Almost daily at WIC’s new location in the Jordan Valley Health Center, library staff present storytimes to the children. “We encourage the use of library cards and explain the importance of visits to the library,” she said. “We provide learning labs and display and talk about age-appropriate board and picture books and about parenting titles.”
The Library District’s efforts are part of a community planning process called the Red Wagon Kids Plan. The plan, announced earlier this year, seeks to make sure that every child has a caring adult, a safe place, a healthy start, an effective education and a chance to help others.
The means is a year-long school readiness project called Ready to Learn funded with a $574,000 grant from the U.S. Department of Education, Office of Innovation and Improvement.

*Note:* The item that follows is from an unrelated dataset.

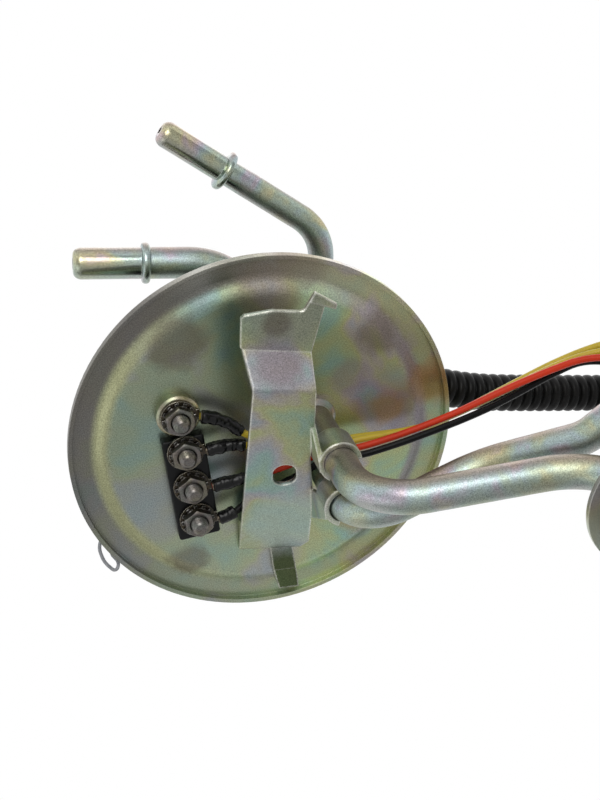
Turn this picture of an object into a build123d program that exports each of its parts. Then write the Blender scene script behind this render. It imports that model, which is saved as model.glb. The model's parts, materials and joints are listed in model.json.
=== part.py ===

The goal of Ready to Learn is to equip young children with readiness skills and knowledge “so that they enter school with the best opportunity to succeed from the start.”
The Library District and WIC aren’t alone in this noble endeavor. Other partners are Shady Dell Early Childhood Center, Burrell Behavioral Health, Mayor’s Commission for Children, Community Partnership of the Ozarks, Parents as Teachers and the City of Springfield.
“It’s an incredible coalition of community resources, library ambassadors and children’s and parent advocates who have an amazing wealth of information and knowledge that benefits children and families ,” said Dahms-Stinson.